What Do You Do If You Are Stuck On The Career Ladder?

Businessman's Career stuck with nowhere to go


Do you feel stuck on the career ladder? Do you feel you are going nowhere fast?

You are ambitious. You want your career to move on and up. You want fullfilment and challenge in your work. You want your existing skills acknowledged and rewarded. You also want to enhance and expand them by being given new opportunities and promotions. Yet it  is not happening.

You are not alone because as many have realised the traditional career ladder no longer exists. There’s no longer fixed rungs you can step up one by one to reach the top. Organisations are much flatter also and it can be years before you can move to the next rung – if there is one. There isn’t advancement by seniority anymore either. Neither is there necessarily advancement because of your excellent technical skills.

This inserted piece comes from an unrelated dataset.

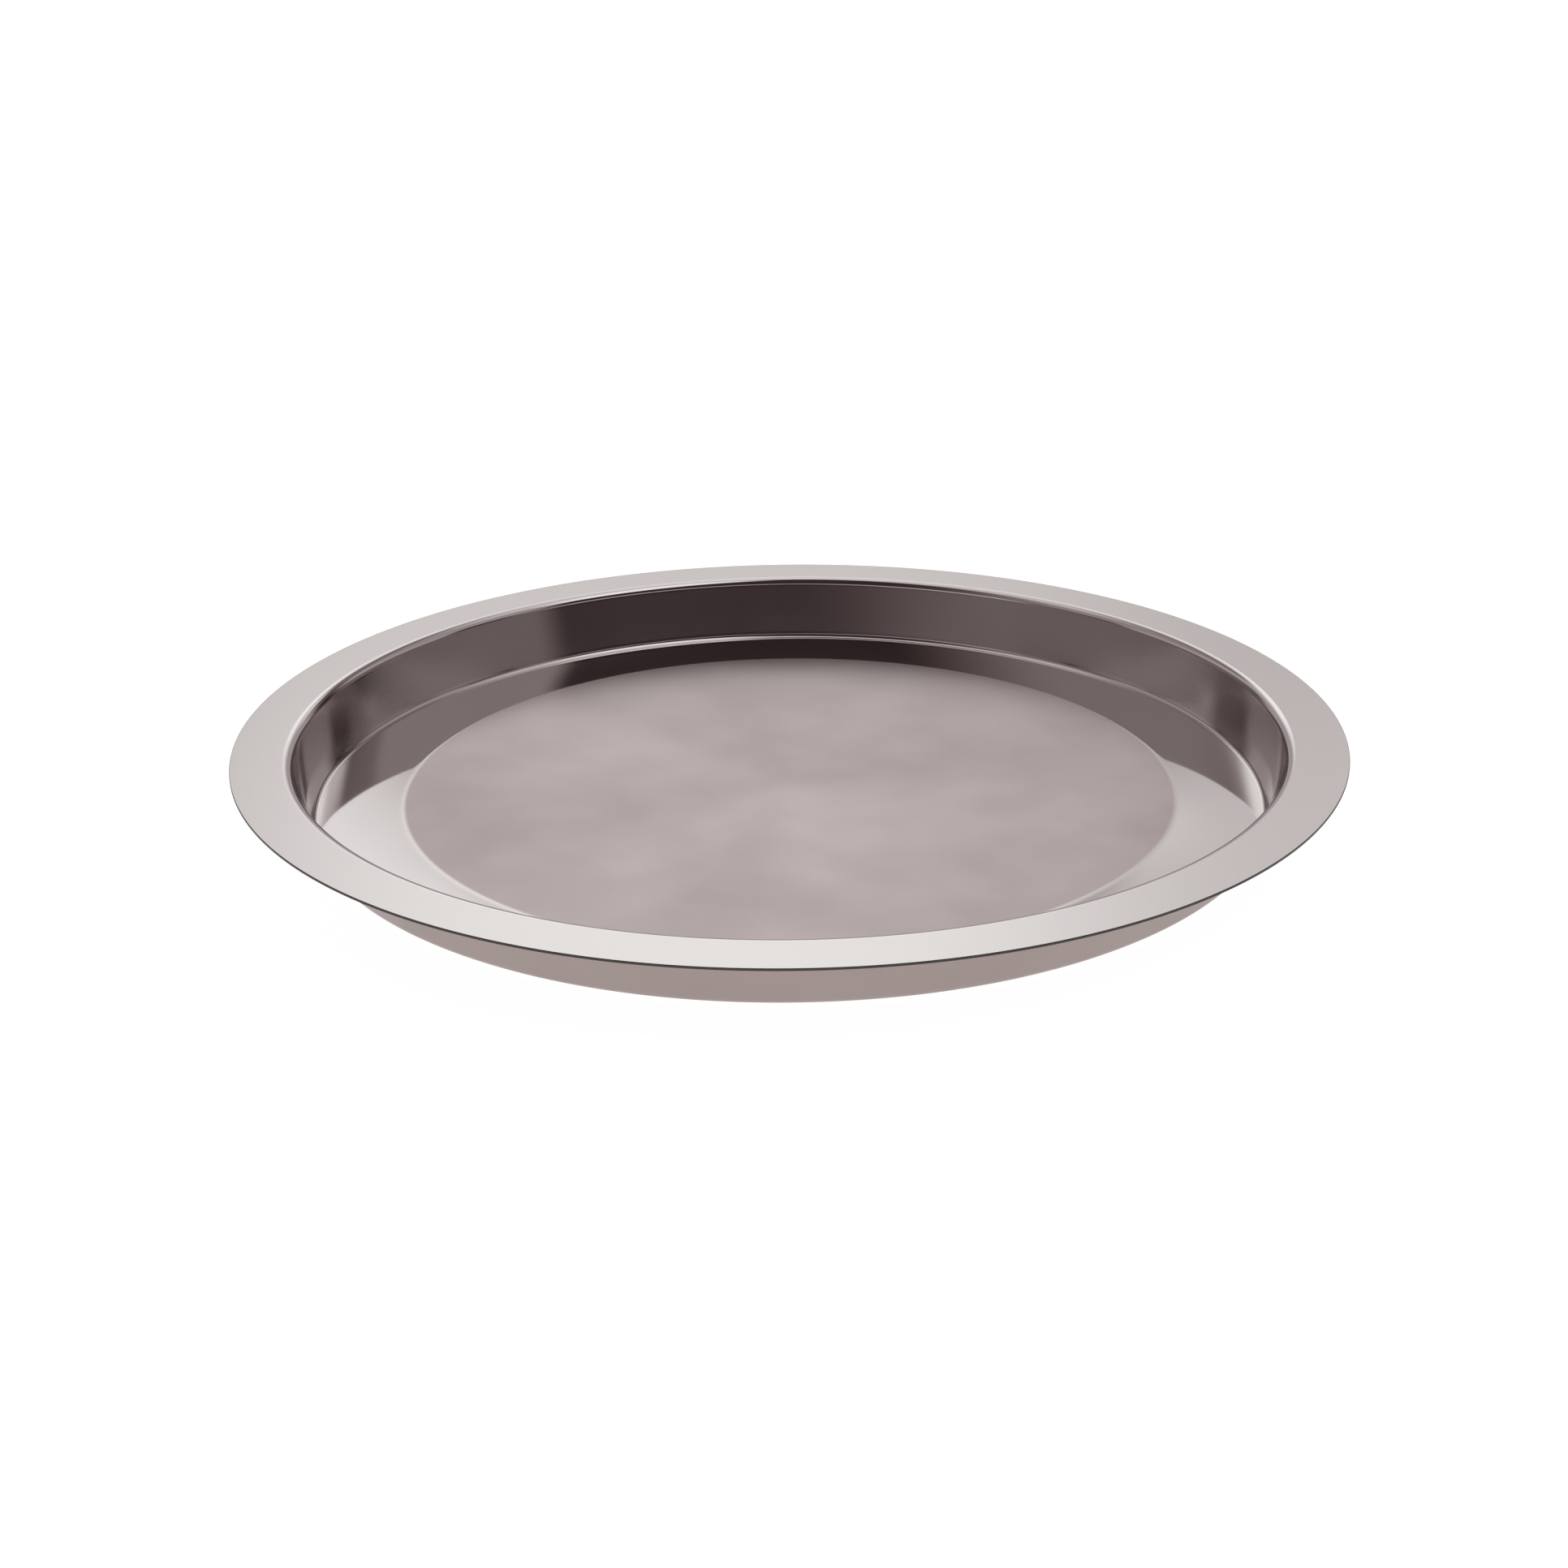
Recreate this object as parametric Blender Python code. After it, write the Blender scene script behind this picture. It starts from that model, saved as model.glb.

So what do you do? Do you go back to university and get some more qualifications? Do you move to another organisation? Do you change careers?

Sometimes none of those are possible and you have to stay where you are, so how do you stay where you are and stay engaged, empowered, productive and grow your career in such an environment?

Focusing on your soft skills will make all the difference. Learning how to develop and enhance them in this challenging new environment will give you the professional edge. They will help you move on and up.

Create Your Own Opportunities – Be The Leader You Aspire To Be – Stand Out From The Crowd.

  • Believe in yourself because if you don’t you can’t expect anyone else to. Act then in a believable way.
  • Discover your strengths and talents and learn how to use them to achieve what you want to achieve. Discover also what challenges you -your weaknesses. Take ownership of them and decide what you will do about them.
  • Create a plan for your career development because if you don’t you’ll find yourself fitting into someone else’s plan that is unlikely to take you where you want to go.
  • Be prepared to be flexible with your plan, however, because you are working in changing times which may require you to move in another direction. For example, you may need to move sideways for a while in order to go up later, or you may be presented with  unexpected opportunities too good to ignore.
  • Get yourself a mentor who has been where you want to go and work with that mentor to fine tune your plan. Your mentor is someone who walks beside you and guides you through every new experience you face on the way so you don’t have to re-invent the wheel at every turn. As well, your mentor is also someone who can open up opportunities for you and introduce you to people who can support your career, people you otherwise would not have access to.
  • Align your goals with those of your organisation. Don’t just know your job, but know and be in tune with the pulse of your organisation and professional or industry sector also. Understand the trends and be flexible enough to embrace them and change with them. All organisations need people with different skills sets at different stages of their development.
  • Learn to manage up, that means learn to manage those above you, whether it is your direct manager, the CEO, the departmental head, or a member of the Board. This is about building a relationship of trust with them and then working with them to achieve mutual goals. They are all people who have considerable power to influence your career for better or worse. They are human and if they like and respect you, they will do everything they can for you.
  • Develop your profile, reputation and platform in your area of expertise so you become a fitting “ambassador” for the organisation. People who don’t fit the culture and image of the organisation won’t be placed in positions to lead it. You won’t be given opportunities to grow and develop in the organisation.
  • Learn to be an assertive not aggressive professional, an authoritative not authoritarian one. Many get these confused, not knowing the difference. Leadership demands assertiveness and the decisiveness that goes with it. It also needs someone with an authoritative presence who inspires respect and evokes commitment.
  • Develop a resilient attitude that sees you able to bounce back from adversity. This is essential in these changing times where we can no longer be certain anything will go the way we want or expect it to.
  • Be emotionally intelligent in the way you handle your own emotions. Be able to identify and name them; know what triggers them and recognise their impact on others. Be able to also recognise others emotions and be able to be non-reactive to their reactivity. If you have highly developed emotional intelligence like this you will be highly sought after for leadership.
  • Manage your energy as well as your time. This is about being committed to health and well-being, and work life balance.
  • Make the building of significant connections and relationships a priority both internally within your organisation and externally outside it. These are people who have the power and influence to help you reach the career goals you aspire to. Remember the quality of your relationships with your network determines your net-worth.
  • Learn how to be strategic in your work because this adds another dimension to your skill set. Learn to identify problems, analyse them in a constructive way, articulate them to others clearly and precisely, develop a strategy for solving them, sell that to your team and lead them in the implementation of it. From a positive perspective can you do something similar with emerging trends? Be able to read them, analyse them, articulate clearly and precisely their likely impact on the organisation and its work, develop a strategic approach to them and lead a response team in acting on them.

That’s some agenda, but this is the big picture. Create some little pictures by prioritising these 14 keys to start moving on and up. You will probably find that some of them need a lot of attention, others are fairly well-developed and need only some fine-tuning. Set some goals and work on one goal at a time for a few months until you feel it is part of your professional identity, then move on to another.